At the centre of the Green Paper will be a series of funding models and plans to introduce an insurance scheme. Members who pay into the scheme will have residential care paid for in the final years of their life if they suffer dementia or become too frail to stay at home.
That should mean an end to pensioners being forced to sell their homes or lower their savings to the £23,000 threshold to qualify for local authority funding. Mr Hope said: “It was clear people thought the greatest unfairness was for those who have played by the rules — put a bit aside, saved for a house — then be forced to sell their house to fund care when they want to pass most of that on to their children. I hope we can reach a consensus at the end of this where the bulk of their inheritance can be passed on to their children.”
The minister is reluctant to give firm details of how such a scheme would work. One option could be to deduct an agreed sum from the estate after death, a sort of inheritance tax. Another is a scheme that members pay into during their working life.
There will be other more “off the wall” proposals, such as a private insurance scheme similar to health insurance. Although Mr Hope added: “We will make clear that some options are less attractive.”

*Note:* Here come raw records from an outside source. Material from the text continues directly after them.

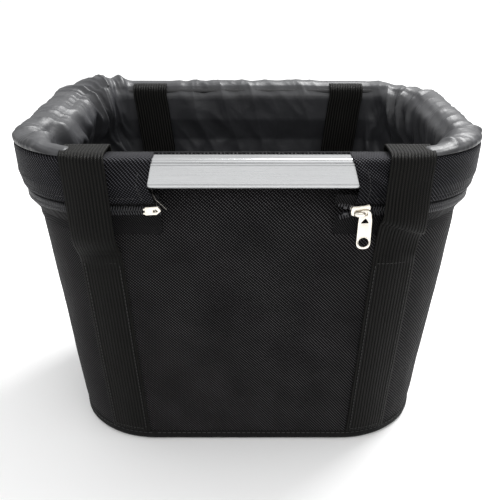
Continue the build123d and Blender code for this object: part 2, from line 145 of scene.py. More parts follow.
def along_at(face, x, half_width, radius):
    """How far round the rim's outline the front or back of an outline has this x."""
    a = half_width - radius
    lean = np.arcsin(np.clip((np.abs(x) - a) / radius, 0, 1)) / (math.pi / 2)
    past_corner = np.where(x > 0, ROUND[1] + lean * RIM_CORNER, -lean * RIM_CORNER)
    on_front = np.where(np.abs(x) <= a, ROUND[1] * (x / a + 1) / 2, past_corner)
    if face == FRONT:
        return on_front
    return ROUND[4] + ROUND[1] - on_front


def rough(points, size, seed):
    """Smooth noise from -1 to 1 at points: size is that of its features, or three sizes along X, Y and Z."""
    scaled = points.reshape(-1, 3) / np.array(size) + seed * 7.31
    return np.array([noise.noise(p) for p in scaled]).reshape(points.shape[:-1])


def smooth(x):
    x = np.clip(x, 0, 1)
    return x * x * (3 - 2 * x)


def stack(x, y, z):
    return np.stack(np.broadcast_arrays(x, y, z), axis=-1)


def points_at(at, places, rows):
    """Rows interpolated at some places along them, given each row's own place."""
    return np.stack([np.interp(at, places, column) for column in rows.T], axis=1)


def distances(line):
    """How far along a line of points each one is."""
    return np.concatenate([[0], np.cumsum(np.linalg.norm(np.diff(line, axis=0), axis=1))])


def grid_normals(grid, closed):
    """Unit normals of a grid of points, to the right of its first direction seen along its second."""
    if closed:
        around = np.roll(grid, -1, axis=0) - np.roll(grid, 1, axis=0)
    else:
        around = np.gradient(grid, axis=0)
    normal = np.cross(around, np.gradient(grid, axis=1))
    return normal / np.maximum(np.linalg.norm(normal, axis=-1, keepdims=True), 1e-12)


def mesh_object(name, points, faces, material, corner_uv=None):
    mesh = bpy.data.meshes.new(name)
    mesh.from_pydata(np.asarray(points).tolist(), [], faces)
    if corner_uv is not None:
        mesh.uv_layers.new(name="cloth").data.foreach_set("uv", np.asarray(corner_uv, float).ravel())
    mesh.shade_smooth()
    mesh.materials.append(material)
    piece = bpy.data.objects.new(name, mesh)
    bpy.context.scene.collection.objects.link(piece)
    return piece


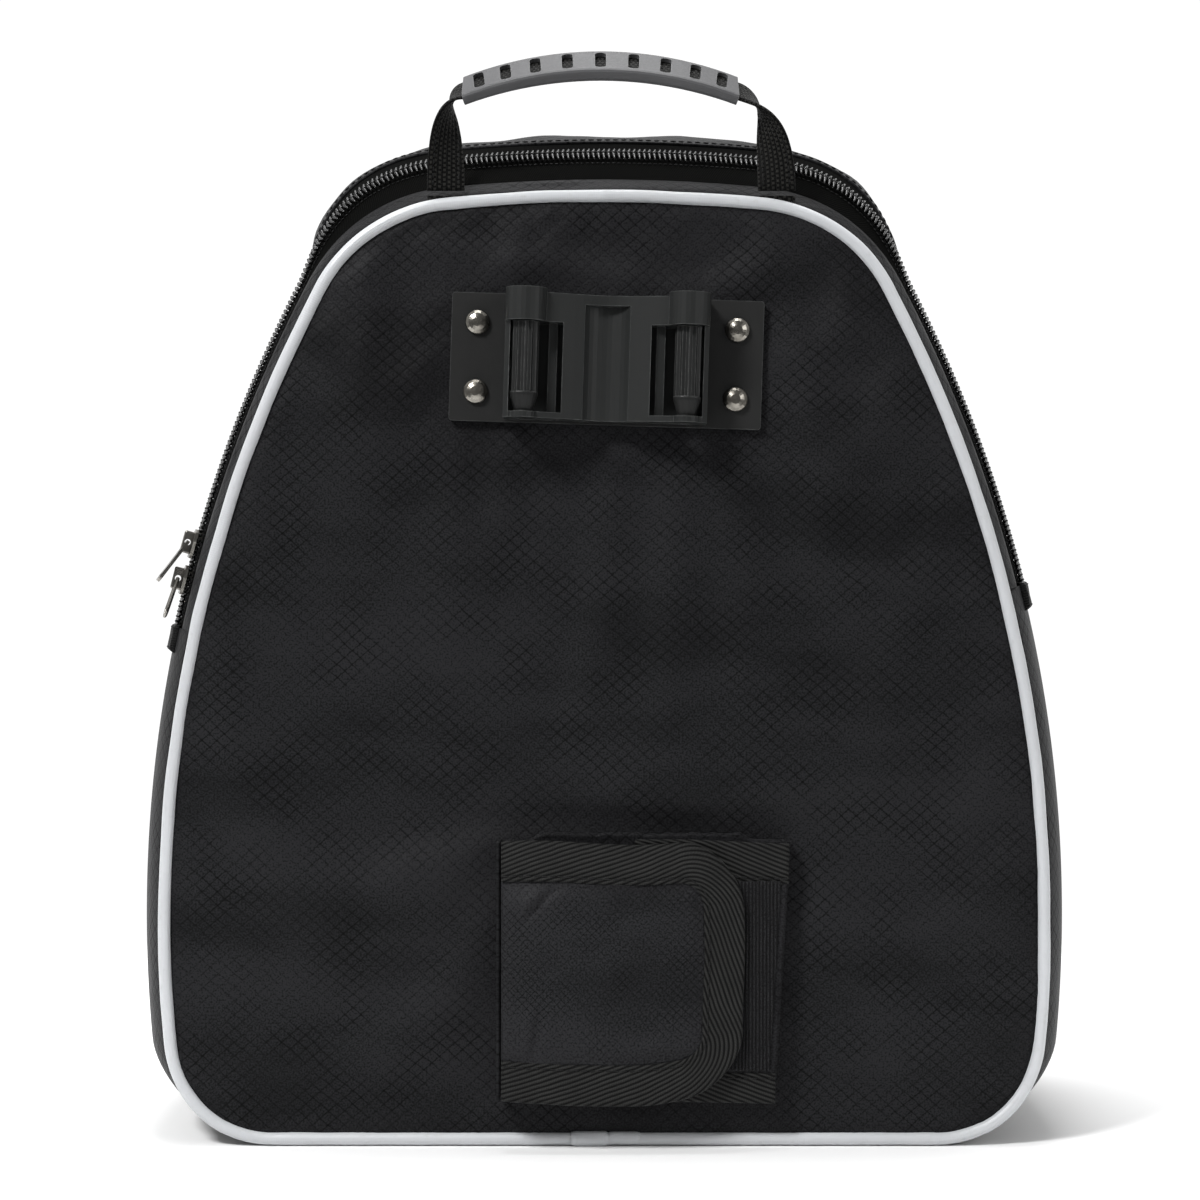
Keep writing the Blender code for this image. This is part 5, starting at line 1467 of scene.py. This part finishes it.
def area_light(name, place, aim, size, power):
    """A round soft light at one place, turned towards another."""
    data = bpy.data.lights.new(name, "AREA")
    data.shape = "DISK"
    data.size = size
    data.energy = power
    made = linked(name, data)
    made.location = place
    made.rotation_euler = (Vector(aim) - Vector(place)).to_track_quat("-Z", "Y").to_euler()


def studio():
    """A pale floor in a white room, brighter behind, a broad key light and two soft fills."""
    shape = bmesh.new()
    bmesh.ops.create_circle(shape, cap_ends=True, segments=96, radius=FLOOR_RADIUS)
    data = bpy.data.meshes.new("floor")
    shape.to_mesh(data)
    shape.free()
    data.materials.append(floor_look())
    floor = linked("floor", data)
    world = bpy.data.worlds.new("room")
    world.use_nodes = True
    nodes = world.node_tree.nodes
    links = world.node_tree.links
    parts = nodes.new("ShaderNodeSeparateXYZ")
    level = nodes.new("ShaderNodeMapRange")
    level.interpolation_type = "SMOOTHSTEP"
    for socket, value in zip(level.inputs[1:5], (-0.35, 0.35, ROOM_FRONT, ROOM_BACK)):
        socket.default_value = value
    links.new(nodes.new("ShaderNodeTexCoord").outputs["Generated"], parts.inputs[0])
    links.new(parts.outputs[1], level.inputs[0])
    seen = nodes.new("ShaderNodeMath")
    seen.operation = "MAXIMUM"
    links.new(level.outputs[0], seen.inputs[0])
    links.new(nodes.new("ShaderNodeLightPath").outputs["Is Camera Ray"], seen.inputs[1])
    links.new(seen.outputs[0], nodes["Background"].inputs["Strength"])
    nodes["Background"].inputs["Color"].default_value = (1.0, 1.0, 1.0, 1.0)
    bpy.context.scene.world = world
    bpy.context.scene.view_settings.view_transform = "Standard"
    area_light("key", (-0.9, -1.1, 1.5), (0.0, -0.05, 0.22), 0.45, 34.0)
    area_light("fill", (1.3, -1.0, 0.8), (0.0, -0.05, 0.22), 0.8, 6.0)
    area_light("top", (0.0, 0.1, 1.7), (0.0, -0.02, 0.30), 0.8, 17.0)


def build():
    camera()
    dress_hardware()
    front_panel()
    back_panel()
    piping()
    zip_and_strips()
    zip_ends()
    handle_strap()
    strap_ends()
    cuff_sleeve()
    left_flap()
    right_flap()
    studio()


build()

Unfortunately, this generation of pensioners will be disappointed that there is nothing for them in the Green Paper. Thousands will be left facing the prospect of selling their home if residential care is required. The postcode lottery for care at home will also continue, meaning free care for some elderly people and none for others, depending on where they live.
Indecision is no longer an option, though. Mr Hope said: “When the debate gets under way, local authorities will have to look at what they are providing and to whom. But the point of the Green Paper is to build a system that withstands the test of time, a system for the next 50 years.”